Substantive Criminal Law of the European Union
Edited by: Andre Klip
While the focus of the European Union in criminal law over the last decades has predominantly been on the implementation of the principle of mutual recognition, the EU also further developed its influence on substantive criminal law. This book addresses the issues at stake. In the first section, fundamental questions for the development of a coherent general part of European criminal law are discussed. Why does the EU need a general part of European criminal law? When a general part comes into being, how is this influenced by EU law and the law of the Member States? This discussion takes place in the light of the current legal situation and the future developments of the establishment of the European Prosecutor's Office. The goal is to pin down the position of the general part in the European criminal justice system and to show its interrelations within existing and future developments in EU law.

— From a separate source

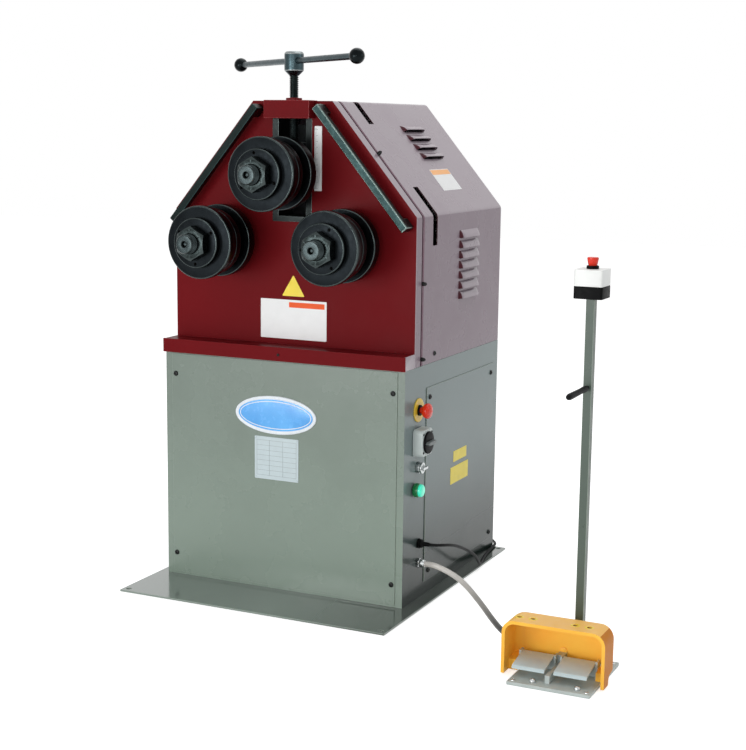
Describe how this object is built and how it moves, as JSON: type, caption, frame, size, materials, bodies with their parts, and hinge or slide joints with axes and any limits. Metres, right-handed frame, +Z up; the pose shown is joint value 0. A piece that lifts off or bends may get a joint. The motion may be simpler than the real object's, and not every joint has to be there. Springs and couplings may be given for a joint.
{
  "type": "ring roller",
  "caption": "Floor-standing section and ring bender: driven lower rolls, a hand-screwed upper roll, a cabinet base and a foot-switch pedestal on a cable",
  "frame": {"origin": "on the floor, under the centre of the cabinet", "axes": "+Z up, -Y towards the operator at the rolls, +X to the side with the switches and the foot-switch pedestal"},
  "size_m": [1.367, 1.1953, 1.42],
  "materials": {
    "grey_green_paint": "semi-gloss",
    "maroon_paint": "semi-gloss",
    "mauve_paint": "semi-gloss",
    "orange_paint": "gloss",
    "roll_steel": "blackened, satin",
    "shaft_steel": "blackened, satin",
    "nut_steel": "blackened, satin",
    "handle_steel": "blackened, satin",
    "rail_steel": "blackened, satin",
    "guide_steel": "ground",
    "bearing_steel": "satin",
    "gear_steel": "machined, oiled",
    "selector_metal": "polished",
    "bronze": "machined",
    "scale_metal": "satin",
    "cast_grey": "painted, rough",
    "motor_grey": "satin",
    "pedal_casting": "painted, satin",
    "pedal_tread": "satin",
    "grey_plastic": "satin",
    "white_plastic": "satin",
    "black_plastic": "satin",
    "conduit_plastic": "ribbed, satin",
    "yellow_plastic": "satin",
    "red_plastic": "gloss",
    "green_plastic": "translucent, gloss",
    "grip_rubber": "matte",
    "cord_rubber": "matte"
  },
  "bodies": {
    "machine": {"base_plate": "grey_green_paint", "cabinet_shell": "grey_green_paint", "front_panel": "grey_green_paint", "side_panel": "grey_green_paint", "bed_plate": "cast_grey", "head_frame": "maroon_paint", "head_band": "mauve_paint", "hood": "mauve_paint", "rear_plate": "cast_grey", "slide_guides": "guide_steel", "bridge_block": "maroon_paint", "spindle_nut": "bronze", "position_scale": "scale_metal", "left_rail": "rail_steel", "right_rail": "rail_steel", "control_box": "grey_plastic", "gearbox": "cast_grey", "drive_motor": "motor_grey", "left_bearing": "bearing_steel", "right_bearing": "bearing_steel", "stop_ring": "yellow_plastic", "switch_housing": "grey_plastic", "mains_gland": "black_plastic", "conduit_gland": "black_plastic", "pedal_base": "pedal_casting", "pedal_guard": "orange_paint", "post": "grey_green_paint", "post_grip": "grip_rubber", "station_base": "black_plastic", "station_lid": "white_plastic", "mains_cord": "cord_rubber", "conduit": "conduit_plastic", "mains_coil": "cord_rubber", "mains_plug": "cord_rubber"},
    "left_roller": {"left_shaft": "shaft_steel", "left_inner_roll": "roll_steel", "left_outer_roll": "roll_steel", "left_shaft_nut": "nut_steel", "left_gear": "gear_steel"},
    "right_roller": {"right_shaft": "shaft_steel", "right_inner_roll": "roll_steel", "right_outer_roll": "roll_steel", "right_shaft_nut": "nut_steel", "right_gear": "gear_steel"},
    "pinion": {"drive_pinion": "gear_steel"},
    "slide": {"slide_block": "guide_steel", "upper_bearing": "bearing_steel"},
    "upper_roller": {"upper_shaft": "shaft_steel", "upper_inner_roll": "roll_steel", "upper_outer_roll": "roll_steel", "upper_shaft_nut": "nut_steel"},
    "screw": {"spindle": "handle_steel", "handle_bar": "handle_steel"},
    "stop": {"stop_button": "red_plastic"},
    "power_switch": {"switch_knob": "black_plastic"},
    "selector": {"key_selector": "selector_metal"},
    "start": {"start_button": "green_plastic"},
    "pedal_left": {"left_pedal": "pedal_tread"},
    "pedal_right": {"right_pedal": "pedal_tread"},
    "station_stop": {"station_button": "red_plastic"}
  },
  "joints": [
    {"name": "spindle_turn", "type": "hinge", "parent": "slide", "child": "screw", "pos_m": [0, -0.262, 1.39], "axis": [0, 0, 1], "range_deg": [-3960, 3240]},
    {"name": "slide_z", "type": "slide", "parent": "machine", "child": "slide", "axis": [0, 0, 1], "range_m": [-0.0551, 0.0451]},
    {"name": "upper_roll", "type": "hinge", "parent": "slide", "child": "upper_roller", "pos_m": [0, -0.2714, 1.112], "axis": [0, 1, 0], "continuous": true},
    {"name": "left_roll", "type": "hinge", "parent": "machine", "child": "left_roller", "pos_m": [-0.18, -0.2714, 0.934], "axis": [0, 1, 0], "continuous": true},
    {"name": "right_roll", "type": "hinge", "parent": "machine", "child": "right_roller", "pos_m": [0.18, -0.2714, 0.934], "axis": [0, 1, 0], "continuous": true},
    {"name": "pinion_turn", "type": "hinge", "parent": "machine", "child": "pinion", "pos_m": [0, 0, 0.934], "axis": [0, 1, 0], "continuous": true},
    {"name": "stop_press", "type": "slide", "parent": "machine", "child": "stop", "axis": [1, 0, 0], "range_m": [-0.004, 0]},
    {"name": "power_turn", "type": "hinge", "parent": "machine", "child": "power_switch", "pos_m": [0.355, -0.243, 0.431], "axis": [1, 0, 0], "range_deg": [0, 90]},
    {"name": "selector_turn", "type": "hinge", "parent": "machine", "child": "selector", "pos_m": [0.355, -0.243, 0.362], "axis": [1, 0, 0], "range_deg": [0, 45]},
    {"name": "start_press", "type": "slide", "parent": "machine", "child": "start", "axis": [1, 0, 0], "range_m": [-0.003, 0], "stiffness_N_per_m": 400, "springref_m": 0.0015},
    {"name": "left_pedal_press", "type": "hinge", "parent": "machine", "child": "pedal_left", "pos_m": [0.863, -0.5843, 0.041], "axis": [1, 0, 0], "range_deg": [0, 4.5], "stiffness_Nm_per_rad": 8, "springref_deg": -6},
    {"name": "right_pedal_press", "type": "hinge", "parent": "machine", "child": "pedal_right", "pos_m": [0.863, -0.5843, 0.041], "axis": [1, 0, 0], "range_deg": [0, 4.5], "stiffness_Nm_per_rad": 8, "springref_deg": -6},
    {"name": "station_press", "type": "slide", "parent": "machine", "child": "station_stop", "axis": [0, 0, 1], "range_m": [-0.004, 0]}
  ],
  "couplings": [
    {"joint": "slide_z", "follows": "spindle_turn", "m_per_rad": 0.00079577},
    {"joint": "right_roll", "follows": "left_roll", "ratio": 1},
    {"joint": "pinion_turn", "follows": "left_roll", "ratio": -2.75}
  ]
}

The second section delves deeper into the 'what' question, examining the different principles and doctrines of the general part, followed by the traditional division into the principle of legality, jurisdiction, locus delicti, actus reus, and mens rea. The goal is to envisage the possible scope of these principles in European criminal law through comparative analysis of existing national law systems and EU law. In the third and final section, the focus turns on the appropriate process - the 'how' question - for the development of a general part. The goal is to bring forward possible profiles of the general part of European criminal law based on three different elements: the current (rather coincidental) influence on the general part through the Court, the interaction of the general part with the already existing special part, and the lessons learned from the development of the general part in the Model Penal Code of the US.